Despite, or because of, the early deaths of their husbands, both Ragen’s grandmothers became very distinguished women. Catherine Mary Ragen (Mamie) was named California Mother of the Year by the
American Mother’s Committee. Despite finding herself with a dying husband and five children in the midst of a nationwide depression, she saw to it that her family thrived and that all her children received advanced degrees—and that at a time when a young woman with a master’s, much less a Ph.D., was a rarity. A year after Mrs. Ragen was honored, Hazel Hempel Abel was named national Mother of the year. While she had also seen five children through college as a widow, her achievements were largely on the public stage. She managed the concrete and insurance companies her husband had built up until her son was able to take them over, and had an independent career in politics. She served briefly in the United States Senate, where her most important act was to vote for the condemnation of her fellow Republican Joseph McCarthy in 1954. (Abel may have been the first woman elected to the U.S. Senate who did not follow her husband into politics.) She later ran unsuccessfully for the Nebraska governorship and served as a delegate to several Republican National Conventions. She began the light-hearted tradition of nominating fictional characters for the vice presidency on the Republican ticket.

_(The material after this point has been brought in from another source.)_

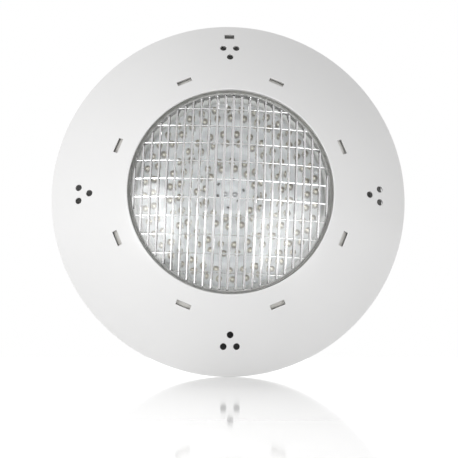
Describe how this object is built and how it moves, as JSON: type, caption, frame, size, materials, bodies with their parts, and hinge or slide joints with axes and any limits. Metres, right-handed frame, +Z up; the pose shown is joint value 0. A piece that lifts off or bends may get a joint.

After his parents’ early deaths, two of his aunts became Ragen’s guardians. Alice Ragen was a long-time social worker in San Diego County. Katherine Ragen attended William Penn College in Oskaloosa, Iowa before receiving an M.A. from Bryn Mawr College and a Ph.D. from the University of Wisconsin. She taught at several colleges, including Bemiji State University in Minnesota, Creighton University’s Duschene College (where her sister was her student and an eager critic of her style as a lecturer), Omaha University (now the University of Nebraska—Omaha), and San Diego State College. At San Diego State she achieved the rank of full professor and also served for a time as dean of women. She was Ragen’s model in choosing an academic career.

Ragen’s elder brother, Dennis Abel Ragen, is a Deputy Attorney General in California and an expert in environmental law. That millions of children throughout the world can enjoy their soft drinks and candy without ingesting a dangerous amount of lead is due to his efforts. He is married to Christine Hickman, who has served as both a Superior Court Commissioner and a Professor of Law. Their son Patrick, a graduate of Stanford, worked for several years at the William Morris Agency before enrolling in Harvard Law School, where he served as president of the Black Law Students Association. He recently accepted a position in the Los Angeles offices of the Akin Gump law firm. Patrick’s sister Helen, an equestrian who had many triumphs as a rider and driver, has followed her paternal grandmother’s example and now attends Scripps College.

Education:

Ragen’s schooling is not a pleasant topic, involving as it does his own learning disabilities and the chaos in American public education that began in the 1960’s. Ragen’s school years were further complicated by his parents’ illnesses and deaths. He was graduated from Point Loma High School in San Diego, and entered Pomona College in Claremont California. The years in Claremont were some of the richest in Ragen’s intellectual life, and he remains grateful to Martha Andresen, Edward Copeland, Thomas Pinney, Monique Saigal and other members of Pomona’s faculty. After receiving his B.A. in 1980, he entered the graduate program at Princeton University, where he earned his M.A. and Ph.D. and studied with Thomas P. Roche, A. Walton Litz, and other distinguished scholars. He taught for a time at both Princeton and Bryn Mawr College before taking a tenure-track position at Southern Illinois University at Edwardsville. (The university later discarded the “at,” while remaining a regional campus.) While an undergraduate, he took part in Pomona’s program at Oxford University (which, sadly, has been shut down by Oxford’s administration, who evidently want to protect its brand by ending cooperative programs), and he treasures memories of his days eating in hall at University College and visiting his intimidating tutors and at Brasenose and All Souls.

Scouting:

In his boyhood Ragen loved reading the Boy Scout Handbook, and while the boys in the troop were not quite as close to the descriptions of good scouts in the book as he would have liked, he loved scouting, too. He was a member of Troop 567 in San Diego, which named him “Scout of the Year” twice, and was very active in Yei Clan and Ashe Lodge of the Order of the Arrow. He is—and he insists on the present tense—an Eagle Scout and a Vigil Honor Member of the Order of the Arrow. He is a life member of the National Eagle Scout Association and belongs to the Scouting Alumni Association. He can still show the curious his Eagle Scout medal, his merit badges, and piles of patches, including two mile swim badges and a 50 nights of camping emblem. He can also still build a fire and tie a taut-line hitch. Whether he remains trustworthy, loyal, helpful, friendly, and so on is not for him to say.